> [Written request]:
Quote, with no changes, the lines that run from the top of the material to the line with "---------- snap spring", both included.

> [Supplied material]:
- - - -
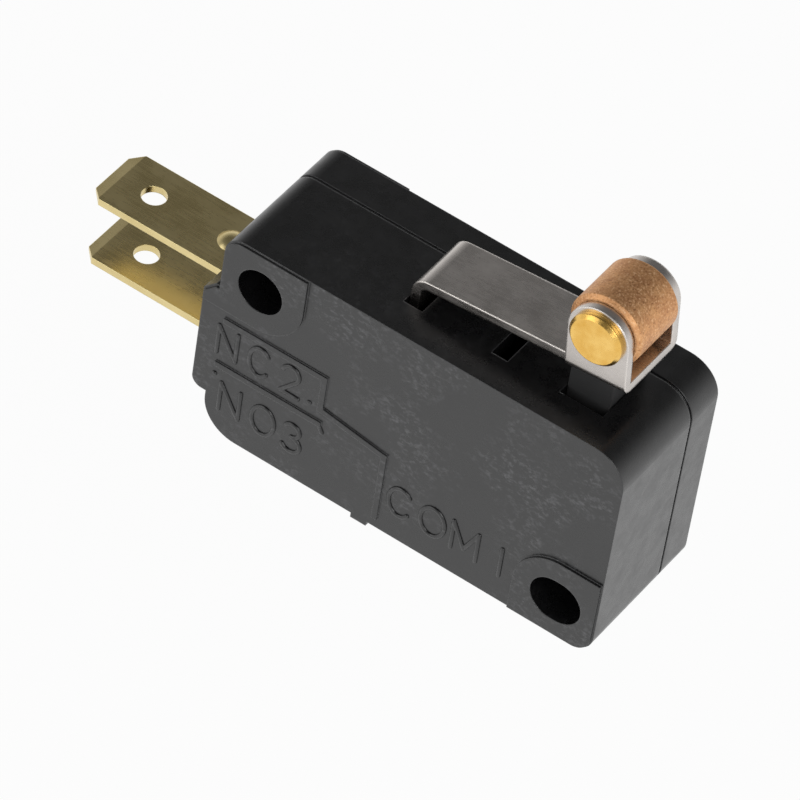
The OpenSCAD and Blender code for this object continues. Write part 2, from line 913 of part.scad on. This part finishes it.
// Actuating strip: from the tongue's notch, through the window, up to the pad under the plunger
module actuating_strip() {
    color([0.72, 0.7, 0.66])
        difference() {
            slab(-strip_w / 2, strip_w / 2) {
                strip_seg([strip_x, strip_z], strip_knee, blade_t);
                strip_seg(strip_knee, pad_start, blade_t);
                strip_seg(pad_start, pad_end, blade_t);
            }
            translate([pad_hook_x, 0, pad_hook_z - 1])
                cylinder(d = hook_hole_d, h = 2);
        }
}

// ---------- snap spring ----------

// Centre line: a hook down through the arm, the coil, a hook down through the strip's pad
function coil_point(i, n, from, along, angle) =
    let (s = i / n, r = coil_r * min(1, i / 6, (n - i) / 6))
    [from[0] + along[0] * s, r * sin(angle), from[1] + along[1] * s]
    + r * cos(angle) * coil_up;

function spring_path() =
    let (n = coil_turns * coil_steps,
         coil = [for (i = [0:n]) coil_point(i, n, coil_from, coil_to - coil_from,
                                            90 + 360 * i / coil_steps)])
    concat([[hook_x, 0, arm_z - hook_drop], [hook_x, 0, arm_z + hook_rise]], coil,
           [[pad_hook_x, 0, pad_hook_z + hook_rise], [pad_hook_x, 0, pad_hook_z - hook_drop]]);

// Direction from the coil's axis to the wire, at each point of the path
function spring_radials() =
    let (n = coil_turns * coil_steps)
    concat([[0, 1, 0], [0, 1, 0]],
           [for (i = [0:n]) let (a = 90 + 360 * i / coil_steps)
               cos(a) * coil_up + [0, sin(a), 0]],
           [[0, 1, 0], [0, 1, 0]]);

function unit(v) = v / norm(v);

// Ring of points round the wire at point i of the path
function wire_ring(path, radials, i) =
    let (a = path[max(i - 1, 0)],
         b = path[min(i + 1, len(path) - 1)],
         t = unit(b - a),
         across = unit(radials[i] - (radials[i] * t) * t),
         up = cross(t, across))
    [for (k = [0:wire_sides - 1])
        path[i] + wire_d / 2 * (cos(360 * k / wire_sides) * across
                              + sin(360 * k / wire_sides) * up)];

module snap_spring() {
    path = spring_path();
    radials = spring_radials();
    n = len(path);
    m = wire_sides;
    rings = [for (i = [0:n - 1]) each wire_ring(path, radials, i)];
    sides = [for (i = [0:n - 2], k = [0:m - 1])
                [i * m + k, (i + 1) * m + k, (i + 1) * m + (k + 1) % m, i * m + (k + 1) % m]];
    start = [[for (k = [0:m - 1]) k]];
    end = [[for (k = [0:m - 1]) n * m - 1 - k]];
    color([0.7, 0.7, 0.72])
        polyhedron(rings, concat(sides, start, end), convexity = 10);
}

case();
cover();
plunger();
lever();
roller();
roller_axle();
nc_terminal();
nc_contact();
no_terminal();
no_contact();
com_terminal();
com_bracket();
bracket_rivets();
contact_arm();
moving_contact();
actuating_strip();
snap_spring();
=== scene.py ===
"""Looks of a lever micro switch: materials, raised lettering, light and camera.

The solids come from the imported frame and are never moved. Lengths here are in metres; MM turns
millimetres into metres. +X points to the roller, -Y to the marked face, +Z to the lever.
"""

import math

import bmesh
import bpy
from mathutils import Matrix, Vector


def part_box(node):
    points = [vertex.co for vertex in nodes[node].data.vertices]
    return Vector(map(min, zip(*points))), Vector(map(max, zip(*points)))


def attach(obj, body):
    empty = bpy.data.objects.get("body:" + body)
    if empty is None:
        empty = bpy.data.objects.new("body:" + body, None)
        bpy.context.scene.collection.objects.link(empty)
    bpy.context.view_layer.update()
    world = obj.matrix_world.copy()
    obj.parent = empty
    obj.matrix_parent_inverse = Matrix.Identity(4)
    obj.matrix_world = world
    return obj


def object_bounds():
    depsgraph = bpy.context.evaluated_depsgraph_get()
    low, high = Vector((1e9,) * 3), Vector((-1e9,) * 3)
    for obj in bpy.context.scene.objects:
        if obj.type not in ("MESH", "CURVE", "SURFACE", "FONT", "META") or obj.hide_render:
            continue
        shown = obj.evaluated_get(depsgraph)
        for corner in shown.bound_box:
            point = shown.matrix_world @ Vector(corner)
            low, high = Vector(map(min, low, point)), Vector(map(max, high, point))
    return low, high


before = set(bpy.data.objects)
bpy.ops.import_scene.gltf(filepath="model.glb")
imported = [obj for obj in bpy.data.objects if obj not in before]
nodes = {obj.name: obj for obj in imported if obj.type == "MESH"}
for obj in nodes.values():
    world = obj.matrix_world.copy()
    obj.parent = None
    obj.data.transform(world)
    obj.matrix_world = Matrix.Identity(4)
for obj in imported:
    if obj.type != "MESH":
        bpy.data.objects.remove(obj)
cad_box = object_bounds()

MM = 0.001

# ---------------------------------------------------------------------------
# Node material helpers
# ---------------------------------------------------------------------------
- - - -
> [Full output]:
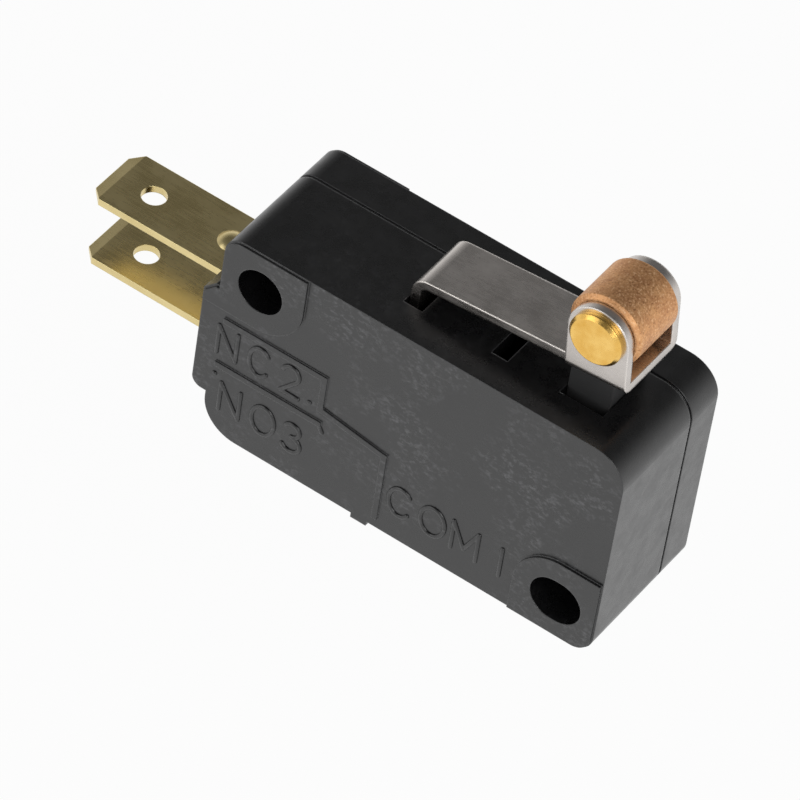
The OpenSCAD and Blender code for this object continues. Write part 2, from line 913 of part.scad on. This part finishes it.
// Actuating strip: from the tongue's notch, through the window, up to the pad under the plunger
module actuating_strip() {
    color([0.72, 0.7, 0.66])
        difference() {
            slab(-strip_w / 2, strip_w / 2) {
                strip_seg([strip_x, strip_z], strip_knee, blade_t);
                strip_seg(strip_knee, pad_start, blade_t);
                strip_seg(pad_start, pad_end, blade_t);
            }
            translate([pad_hook_x, 0, pad_hook_z - 1])
                cylinder(d = hook_hole_d, h = 2);
        }
}

// ---------- snap spring ----------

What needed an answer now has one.